Sitting Behind the Screen, Acting Crazy: Why It's Hurting Your Business (and How to Break the Cycle)
- Jennifer He
- Jul 30
- 3 min read
Updated: Jul 31
As a strategic growth advisor, I work closely with emerging business leaders — ambitious founders, solo operators, and small teams chasing scale.
And one pattern shows up again and again:
That moment when someone sends 47 cold DMs.
Rewrites their homepage headline for the 19th time.
Or stalks potential customers on LinkedIn, Instagram or eCommerce activities, anxiously “watching” instead of reaching out.
All while avoiding… the real work.
We call it: “sitting behind the screen acting crazy.”
And it’s more costly than most entrepreneurs realize.
What Is “Sitting Behind the Screen, Acting Crazy”?
It’s when you:
Obsess over details that feel “productive” but avoid real conversations
Stay in an echo chamber of your own anxiety instead of building momentum
Monitor prospects’ every move instead of reaching out
Confuse busywork for business
Prioritize gathering data over understanding what stakeholders actually need
Send one-way emails or DMs that are emotionally charged or overly opinionated — without creating space for real dialogue or feedback
You’re working. But you’re not growing.
Why Do Entrepreneurs Fall Into This?
Entrepreneurship is full of uncertainty. And the human brain craves control. So we overcorrect by:
Building elaborate decks instead of testing an idea
Refreshing our inbox instead of making the call
Scrolling customer profiles for clues instead of talking to them
Hiding behind emails, DMs, newsletters, or product tweaks instead of having real conversations
Underneath it all?
Fear.
Fear of rejection, of being seen, of being wrong.
So we “research” instead of reaching out.
But let's be honest — it's not real research. It's resistance.
The Customer Stalking Trap
One of the most subtle and damaging habits I see is digital over-observation.
You follow potential clients across platforms… analyze their likes and abandoned cart abandonment… rehearse imaginary conversations in your head…
But never send a message. Never say hi. Never show up in person.
Why?
You fear "bothering" people
You feel unready
You’re overpersonalizing what’s just business
You want to feel in control by avoiding the discomfort of hearing the truth
Because what if the prospect says, “No, we’re not interested”?
What if your offer isn’t as ready as you thought?
What if the feedback isn’t flattering?
So instead, you lurk in silence.
You gather more data. You tweak your positioning.
But you’re not moving forward — you’re circling.
Stalking isn’t strategy. Silence doesn’t build relationships.
And avoiding truth doesn’t make it go away — it just delays your growth.
In the Age of AI, Human Connection Is the Advantage
We live in a time where content is infinite, inboxes are crowded, and automation is everywhere.
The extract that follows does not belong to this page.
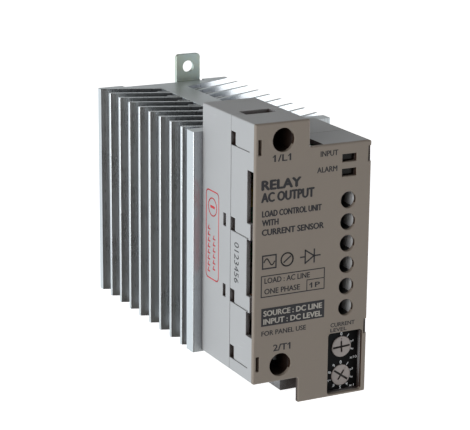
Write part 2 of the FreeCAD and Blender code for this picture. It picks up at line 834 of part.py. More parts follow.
def thermal_pad():
    return box(heat_plate_x0, heat_plate_x1, body_depth - pad_t, body_depth,
               heat_plate_z0, heat_plate_z1)


def power_module():
    back = heat_plate_front()
    front = back - module_t
    block = box(heat_plate_x0 + 3, heat_plate_x1 - 3, front, back,
                heat_plate_z0 + 4, heat_plate_z1 - 4)
    block = block.makeFillet(0.6, edges_along(block, 1, lambda c: True))
    legs = [box(x, x + 1.0, main_board_y + board_t, front + 0.1,
                heat_plate_z0 + 5.0, heat_plate_z0 + 5.6)
            for x in (14.0, 18.6, 23.2, 27.8)]
    return fuse([block] + legs)


def housing_screws():
    seat = body_depth - base_floor_t - 1.0
    return [pan_screw(x, z, seat, 3.0, 2.0, housing_screw_r, body_depth + 4.6, 1)
            for x in housing_screw_x for z in housing_screw_z]


def current_transformer():
    """The ring that measures the load current, round the load busbar."""
    y = busbar_y + busbar_t / 2
    z0 = load_z + 14.9
    outer = Part.makeCylinder(7.6, 9.0, V(line_x, y, z0), V(0, 0, 1))
    outer = outer.makeFillet(1.2, [e for e in outer.Edges if isinstance(e.Curve, Part.Circle)])
    return outer.cut(Part.makeCylinder(4.2, 11.0, V(line_x, y, z0 - 1), V(0, 0, 1)))


def on_board(share):
    """The height at a share of the way up the main board."""
    return board_z0 + share * (board_z1 - board_z0)


def board_parts_block(x0, x1, height, z0, z1, leg_x):
    """A box-shaped component on the main board, with two legs in it."""
    y0 = main_board_y - 0.6 - height
    body = box(x0, x1, y0, main_board_y - 0.6, z0, z1)
    body = body.makeFillet(0.5, edges_along(body, 1, lambda c: True))
    z = (z0 + z1) / 2
    legs = [box(x, x + 0.6, main_board_y - 0.7, main_board_y, z - 0.3, z + 0.3)
            for x in leg_x]
    return fuse([body] + legs)


def snubber_capacitor():
    z0 = on_board(0.69)
    return board_parts_block(3.6, 16.6, 9.0, z0, z0 + 7.0, (5.0, 14.6))


def surge_absorber():
    disc = Part.makeCylinder(5.2, 3.6, V(5.4, main_board_y - 7.2, on_board(0.53)), V(1, 0, 0))
    disc = disc.makeFillet(0.9, [e for e in disc.Edges if isinstance(e.Curve, Part.Circle)])
    legs = [box(6.9, 7.5, main_board_y - 3.4, main_board_y, z, z + 0.6)
            for z in (on_board(0.53) - 2.6, on_board(0.53) + 1.9)]
    return fuse([disc] + legs)


def photocouplers():
    couplers = []
    for z0 in (on_board(0.46), on_board(0.62), on_board(0.79)):
        body = box(20.0, 26.4, main_board_y - 4.2, main_board_y - 0.7, z0, z0 + 7.0)
        legs = [box(x, x + 0.9, main_board_y - 2.6, main_board_y, z0 + dz, z0 + dz + 0.5)
                for x in (19.2, 26.3) for dz in (1.0, 3.25, 5.5)]
        couplers.append(fuse([body] + legs))
    return couplers


def drive_resistors():
    z0 = on_board(0.04)
    return [board_parts_block(x0, x0 + 3.2, 3.2, z0, z0 + 11.0, (x0 + 1.3,))
            for x0 in (20.5, 25.0)]


def board_header():
    back = control_board_y + board_t
    z0 = on_board(0.32)
    return box(29.5, 40.3, back, main_board_y, z0, z0 + 2.5)


def alarm_chip():
    """The controller that watches the load current, on the control board."""
    front = control_board_y + board_t
    z0 = on_board(0.56)
    body = box(30.5, 38.5, front + 0.1, front + 1.6, z0, z0 + 8.0)
    legs = []
    for i in range(6):
        z = z0 + 0.9 + i * 1.2
        legs.append(box(29.3, 30.6, front, front + 0.6, z, z + 0.4))
        legs.append(box(38.4, 39.7, front, front + 0.6, z, z + 0.4))
    return fuse([body] + legs)


def main():
    os.makedirs("parts", exist_ok=True)
    write("heat_sink", heat_sink())
    write("mounting_bracket", mounting_bracket())
    write("bracket_screws", bracket_screws())
    write("rail_lock", rail_lock())
    write("lock_spring", lock_spring())
    write("base_housing", base_housing())
    write("front_case", front_case())
    write("control_block", control_block())
    write("front_cover", front_cover())
    write("housing_screws", housing_screws())
    write("line_screw", load_screw(line_z))
    write("load_screw", load_screw(load_z))
    write("wire_clamps", wire_clamps())
    write("line_busbar", busbar(line_z, 1, line_busbar_end))
    write("load_busbar", busbar(load_z, -1, load_busbar_end))
    for i, z in enumerate(control_z):
        write("control_screw_%d" % (control_count - i), control_screw(z))
    write("control_washers", control_washers())
    write("control_contacts", control_contacts())
    write("scale_plate", scale_plate())
    write("switch_bodies", switch_bodies())
    write("units_dial", dial(dial_z[0], 35.0))
    write("tens_dial", dial(dial_z[1], -3.0))
    write("switch_board", switch_board())
    write("input_lamp", lamp(input_lamp_z))
    write("alarm_lamp", lamp(alarm_lamp_z))
    write("control_board", control_board())
    write("main_board", main_board())
    write("thermal_plate", thermal_plate())
    write("thermal_pad", thermal_pad())
    write("power_module", power_module())
    write("current_transformer", current_transformer())
    write("snubber_capacitor", snubber_capacitor())
    write("surge_absorber", surge_absorber())
    write("photocouplers", photocouplers())
    write("drive_resistors", drive_resistors())
    write("board_header", board_header())
    write("alarm_chip", alarm_chip())


main()
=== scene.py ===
"""Looks of a solid state relay on a finned heat sink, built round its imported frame.

The file is laid out as an add-on and run as a script.  It loads the frame, and then
one operator makes each group of pieces.  Sizes whose names end in MM are millimetres,
and every other length is in metres.
"""
import json
import math

import bmesh
import bpy
from bpy.props import FloatProperty, FloatVectorProperty, IntProperty, PointerProperty
from mathutils import Matrix, Vector


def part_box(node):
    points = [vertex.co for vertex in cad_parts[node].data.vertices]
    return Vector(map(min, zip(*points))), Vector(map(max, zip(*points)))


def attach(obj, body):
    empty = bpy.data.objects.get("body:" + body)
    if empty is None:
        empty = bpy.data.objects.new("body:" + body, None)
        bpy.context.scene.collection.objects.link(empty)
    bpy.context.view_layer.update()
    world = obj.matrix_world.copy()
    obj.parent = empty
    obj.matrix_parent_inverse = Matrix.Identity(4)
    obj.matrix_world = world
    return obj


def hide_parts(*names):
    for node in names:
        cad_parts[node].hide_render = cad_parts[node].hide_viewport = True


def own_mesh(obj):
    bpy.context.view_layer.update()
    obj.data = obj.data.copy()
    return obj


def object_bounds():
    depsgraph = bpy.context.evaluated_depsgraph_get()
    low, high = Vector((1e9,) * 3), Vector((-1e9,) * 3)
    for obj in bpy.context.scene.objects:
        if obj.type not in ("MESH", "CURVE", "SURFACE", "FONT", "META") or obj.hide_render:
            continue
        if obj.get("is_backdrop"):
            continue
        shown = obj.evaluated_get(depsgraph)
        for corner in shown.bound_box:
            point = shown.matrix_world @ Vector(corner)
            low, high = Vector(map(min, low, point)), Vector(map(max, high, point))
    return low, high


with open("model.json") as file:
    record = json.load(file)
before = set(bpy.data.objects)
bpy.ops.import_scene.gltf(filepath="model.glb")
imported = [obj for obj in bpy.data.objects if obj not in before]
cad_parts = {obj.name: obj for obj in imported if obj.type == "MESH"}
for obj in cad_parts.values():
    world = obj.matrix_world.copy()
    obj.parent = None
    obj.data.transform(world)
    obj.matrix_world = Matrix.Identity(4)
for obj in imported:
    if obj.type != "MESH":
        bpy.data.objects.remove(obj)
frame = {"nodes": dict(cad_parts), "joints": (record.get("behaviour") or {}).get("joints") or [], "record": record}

bl_info = {
    "name": "Solid state relay",
    "version": (1, 0, 0),
    "blender": (4, 5, 0),
    "location": "View3D > Sidebar > Relay",
    "description": "Makes the pieces, finishes and stage of a finned solid state relay",
    "category": "Object",
}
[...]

And while AI can write your copy, organize your funnel, or analyze your data — it can’t build trust for you.
Your edge is no longer information.
Your edge is human connection.
The leaders who win now won’t be the ones hiding behind the dashboard.
They’ll be the ones showing up with empathy, clarity, and conviction—online and in real life.
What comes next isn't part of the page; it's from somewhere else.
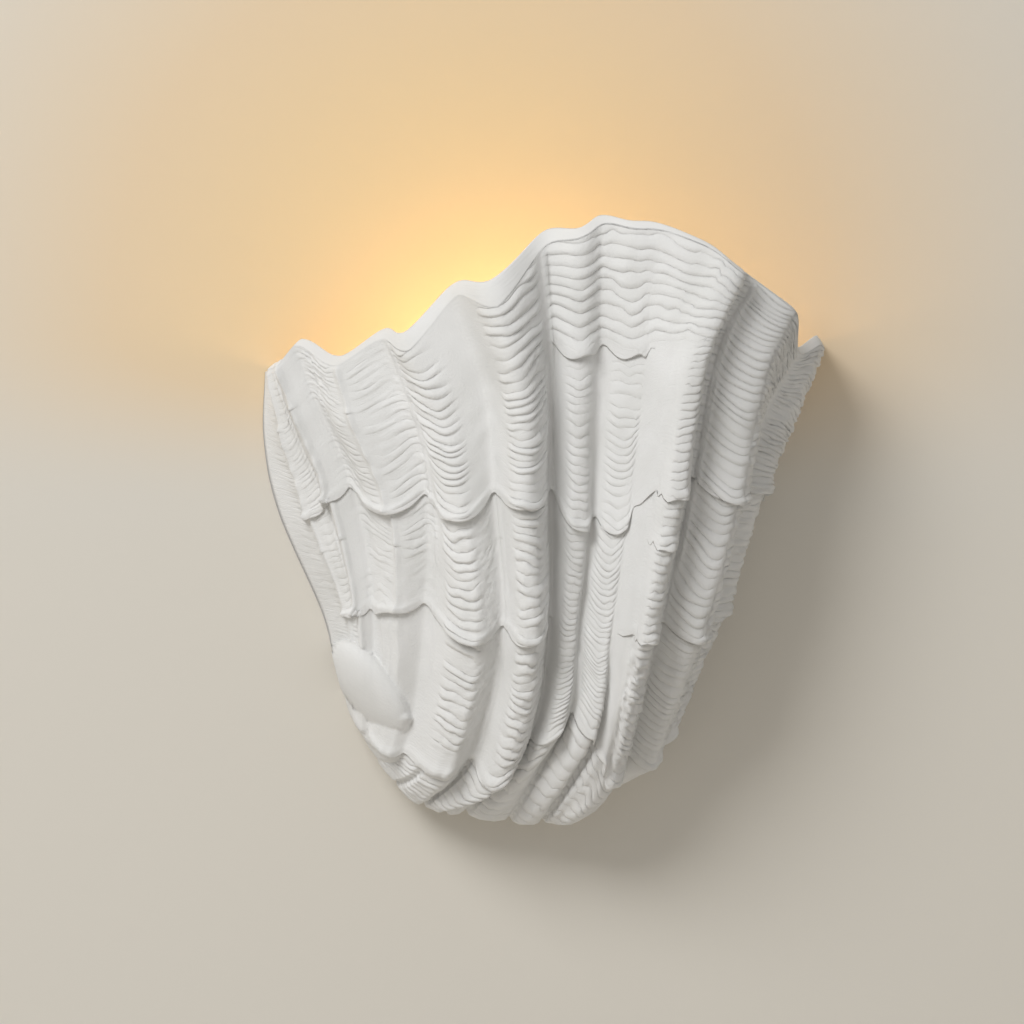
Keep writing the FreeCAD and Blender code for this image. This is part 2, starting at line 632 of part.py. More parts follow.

Why This Hurts More Than You Think
When you sit behind the screen acting "busy", here's what's really happening:
You miss real-world signals. Insight lives in conversation and human experience, not speculation.
You erode courage. The more you hide behind the screen, the harder it becomes to show up.
You stay invisible. People refer the helpful human, not the silent lurker.
You’re not building trust — you’re building distance.
How to Break the Cycle (Small Shifts, Big Wins)
1. Make One Ask a Day
Reach out to one potential client, partner, or collaborator — directly. No pitch. Just start a real conversation.
2. Replace Stalking with Talking
Instead of analyzing your dream client’s posts or eCommerce behaviour, call them, meet for coffee. Ask a question. Invite their insight. Be of service.
3. Add a Live Component Every Week
Attend events, host a chat, schedule a call. Get out of your bubble and into real feedback loops.
4. Share the Journey, Not the Perfection
Post something unfinished. Ask your audience to weigh in. Let people in before it’s polished.
5. Track Progress, Not Activity
Log actual touchpoints and conversations. Progress isn’t measured in screen time — it’s measured in traction.
Final Thought
Sitting behind the screen, obsessing over non-factual details, waiting for the perfect move, or secretly stalking your customer’s every click… might feel like strategy. But it’s just fear in disguise.
Courage in business isn’t loud.
Sometimes it’s as simple as showing up. Asking the question. Starting the conversation.
✨ The moment you stop “acting crazy behind the screen” — and start showing up imperfectly — your business begins to grow for real.
👉 What’s one bold, uncomfortable but high-leverage move you’ve been avoiding this week?
Let’s bring it into the light. You’re not alone.